I was confused by the image of the little building, because it was not available for rent.  So, being the obedient child that I am (ha!), I reasoned that my timing was wrong and that I should continue with my plans for grad school. With an unsettled feeling in my gut, I decided that I would continue on my path and would stop just as soon as the place became available. I paid my confirmation fee for school. The next day, I received another word from the Lord. This was it. The time was now and I was supposed do what He asked me to do. I could hear myself thinking these thoughts and figured, "well, if I thought it, He heard it, so I might as well say it." "Um, Lord. I don't mean to sound disobedient or question you, but I think my husband is going to kill me if I tell him that I have to do this now after I just gave the school $100 yesterday. I know it's my fault..." and then I had the reassurance that I would get that money back before the week was out. That is so like God to make up for my disobedience. So, I decided to wait until the money came in before I told Matt. I had been jerking him around with all of this stuff since the original word came to me.

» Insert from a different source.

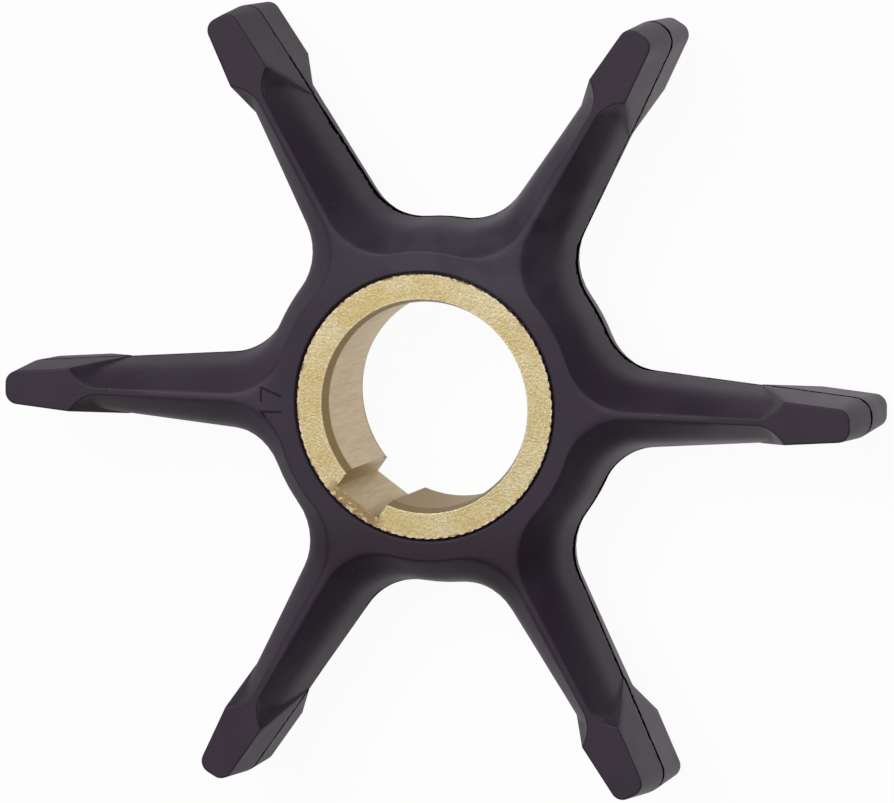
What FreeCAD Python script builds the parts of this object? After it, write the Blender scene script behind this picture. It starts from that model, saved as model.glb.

I had been scared that I was wrong or that I wasn't "hearing" the Lord correctly, so I'm sure I put my poor husband through the wringer while I figured it all out.  Later that same week while the $100 was the furthest from my mind, Matt says to me, "this family gave me a check for today, but I tore it up." My heart sank. "How much was the check?"
"$100."
At this point, you may insert whatever word(s) or explatives you would like to imagine that I said, because I probably did say it in my head.

To make a long story short, I explained everything to Matt and here we are.
 
So, friends, this is "what's next."  I'm supposed to be doing this thing that the Lord said to do and I really don't know how to explain what that is. I'm still discovering it every day as the Lord guides me. I'll let you know more as it comes in.  In the meantime, I'd love to have your prayers over me and my family as we try to walk in this.

p.s. The building still isn't available. :)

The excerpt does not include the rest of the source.